● **Given information**

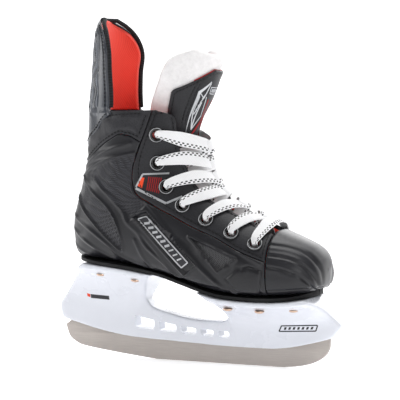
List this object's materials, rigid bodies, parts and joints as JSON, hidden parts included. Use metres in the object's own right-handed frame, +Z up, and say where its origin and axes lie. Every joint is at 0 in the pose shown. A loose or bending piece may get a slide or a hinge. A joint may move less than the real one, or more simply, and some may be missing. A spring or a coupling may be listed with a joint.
{
  "type": "ice hockey skate",
  "caption": "Junior ice hockey skate: moulded boot on a riveted blade holder, with a hinging tongue, a flexing tendon guard and a criss-cross lace.",
  "frame": {"origin": "on the blade's flat running edge, in the middle plane of the skate, below the middle of the blade's length", "axes": "+X towards the toe, +Y towards the inner side of the foot, +Z up from the ice"},
  "size_m": [0.2218, 0.0725, 0.251],
  "materials": {
    "moulded_shell": "satin black moulded plastic with embossed relief",
    "facing_leather": "black synthetic leather, stitched",
    "collar_leather": "soft black synthetic leather",
    "tongue_leather": "black synthetic leather, stitched",
    "guard_shell": "glossy dark plastic with wavy relief",
    "outsole": "dark moulded sole",
    "lining_red": "red twill lining",
    "foam": "ankle foam",
    "board": "fibre board",
    "footbed": "dark woven footbed",
    "felt_white": "thick white felt",
    "holder_plastic": "glossy white plastic",
    "blade_steel": "ground stainless steel",
    "rivet_copper": "coppery rivets",
    "eyelet_black": "glossy black lacquer",
    "badge": "silver printed plate",
    "lace_white": "flat woven lace"
  },
  "bodies": {
    "root": {"quarter_outer": "moulded_shell", "facing_outer": "facing_leather", "lining_outer": "lining_red", "collar_outer": "collar_leather", "ankle_pad_outer": "foam", "eyelet_outer_1": "eyelet_black", "eyelet_outer_2": "eyelet_black", "eyelet_outer_3": "eyelet_black", "eyelet_outer_4": "eyelet_black", "eyelet_outer_5": "eyelet_black", "eyelet_outer_6": "eyelet_black", "eyelet_outer_7": "eyelet_black", "quarter_inner": "moulded_shell", "facing_inner": "facing_leather", "lining_inner": "lining_red", "collar_inner": "collar_leather", "ankle_pad_inner": "foam", "eyelet_inner_1": "eyelet_black", "eyelet_inner_2": "eyelet_black", "eyelet_inner_3": "eyelet_black", "eyelet_inner_4": "eyelet_black", "eyelet_inner_5": "eyelet_black", "eyelet_inner_6": "eyelet_black", "eyelet_inner_7": "eyelet_black", "toe_cap": "moulded_shell", "insole_board": "board", "footbed": "footbed", "blade_pin_rear": "blade_steel", "blade_pin_front": "blade_steel", "rivet_rear_outer_1": "rivet_copper", "rivet_rear_outer_2": "rivet_copper", "rivet_rear_inner_1": "rivet_copper", "rivet_rear_inner_2": "rivet_copper", "rivet_front_outer_1": "rivet_copper", "rivet_front_outer_2": "rivet_copper", "rivet_front_outer_3": "rivet_copper", "rivet_front_inner_1": "rivet_copper", "rivet_front_inner_2": "rivet_copper", "rivet_front_inner_3": "rivet_copper", "blade": "blade_steel", "holder": "holder_plastic", "outsole": "outsole", "tongue_felt_lower": "felt_white", "tongue_cover_lower": "tongue_leather", "guard_foot": "guard_shell", "badge_outer": "badge", "badge_inner": "badge", "lace": "lace_white"},
    "tongue_top": {"tongue_felt_top": "felt_white", "tongue_cover_top": "tongue_leather"},
    "tendon_guard": {"tendon_guard_shell": "guard_shell", "tendon_guard_lining": "lining_red"}
  },
  "joints": [
    {"name": "tongue_flop", "type": "hinge", "parent": "root", "child": "tongue_top", "pos_m": [0.0055, 0, 0.17], "axis": [0, 1, 0], "range_deg": [0, 50]},
    {"name": "tendon_guard_flex", "type": "hinge", "parent": "root", "child": "tendon_guard", "pos_m": [-0.084, 0, 0.1838], "axis": [0, 1, 0], "range_deg": [-20, 0]}
  ]
}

● **Directions for this task**
Return all the data exactly as given.

● **Task output**
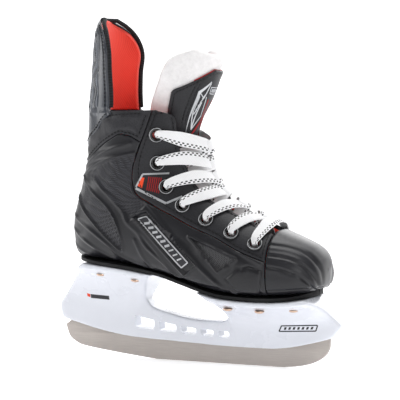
List this object's materials, rigid bodies, parts and joints as JSON, hidden parts included. Use metres in the object's own right-handed frame, +Z up, and say where its origin and axes lie. Every joint is at 0 in the pose shown. A loose or bending piece may get a slide or a hinge. A joint may move less than the real one, or more simply, and some may be missing. A spring or a coupling may be listed with a joint.
{
  "type": "ice hockey skate",
  "caption": "Junior ice hockey skate: moulded boot on a riveted blade holder, with a hinging tongue, a flexing tendon guard and a criss-cross lace.",
  "frame": {"origin": "on the blade's flat running edge, in the middle plane of the skate, below the middle of the blade's length", "axes": "+X towards the toe, +Y towards the inner side of the foot, +Z up from the ice"},
  "size_m": [0.2218, 0.0725, 0.251],
  "materials": {
    "moulded_shell": "satin black moulded plastic with embossed relief",
    "facing_leather": "black synthetic leather, stitched",
    "collar_leather": "soft black synthetic leather",
    "tongue_leather": "black synthetic leather, stitched",
    "guard_shell": "glossy dark plastic with wavy relief",
    "outsole": "dark moulded sole",
    "lining_red": "red twill lining",
    "foam": "ankle foam",
    "board": "fibre board",
    "footbed": "dark woven footbed",
    "felt_white": "thick white felt",
    "holder_plastic": "glossy white plastic",
    "blade_steel": "ground stainless steel",
    "rivet_copper": "coppery rivets",
    "eyelet_black": "glossy black lacquer",
    "badge": "silver printed plate",
    "lace_white": "flat woven lace"
  },
  "bodies": {
    "root": {"quarter_outer": "moulded_shell", "facing_outer": "facing_leather", "lining_outer": "lining_red", "collar_outer": "collar_leather", "ankle_pad_outer": "foam", "eyelet_outer_1": "eyelet_black", "eyelet_outer_2": "eyelet_black", "eyelet_outer_3": "eyelet_black", "eyelet_outer_4": "eyelet_black", "eyelet_outer_5": "eyelet_black", "eyelet_outer_6": "eyelet_black", "eyelet_outer_7": "eyelet_black", "quarter_inner": "moulded_shell", "facing_inner": "facing_leather", "lining_inner": "lining_red", "collar_inner": "collar_leather", "ankle_pad_inner": "foam", "eyelet_inner_1": "eyelet_black", "eyelet_inner_2": "eyelet_black", "eyelet_inner_3": "eyelet_black", "eyelet_inner_4": "eyelet_black", "eyelet_inner_5": "eyelet_black", "eyelet_inner_6": "eyelet_black", "eyelet_inner_7": "eyelet_black", "toe_cap": "moulded_shell", "insole_board": "board", "footbed": "footbed", "blade_pin_rear": "blade_steel", "blade_pin_front": "blade_steel", "rivet_rear_outer_1": "rivet_copper", "rivet_rear_outer_2": "rivet_copper", "rivet_rear_inner_1": "rivet_copper", "rivet_rear_inner_2": "rivet_copper", "rivet_front_outer_1": "rivet_copper", "rivet_front_outer_2": "rivet_copper", "rivet_front_outer_3": "rivet_copper", "rivet_front_inner_1": "rivet_copper", "rivet_front_inner_2": "rivet_copper", "rivet_front_inner_3": "rivet_copper", "blade": "blade_steel", "holder": "holder_plastic", "outsole": "outsole", "tongue_felt_lower": "felt_white", "tongue_cover_lower": "tongue_leather", "guard_foot": "guard_shell", "badge_outer": "badge", "badge_inner": "badge", "lace": "lace_white"},
    "tongue_top": {"tongue_felt_top": "felt_white", "tongue_cover_top": "tongue_leather"},
    "tendon_guard": {"tendon_guard_shell": "guard_shell", "tendon_guard_lining": "lining_red"}
  },
  "joints": [
    {"name": "tongue_flop", "type": "hinge", "parent": "root", "child": "tongue_top", "pos_m": [0.0055, 0, 0.17], "axis": [0, 1, 0], "range_deg": [0, 50]},
    {"name": "tendon_guard_flex", "type": "hinge", "parent": "root", "child": "tendon_guard", "pos_m": [-0.084, 0, 0.1838], "axis": [0, 1, 0], "range_deg": [-20, 0]}
  ]
}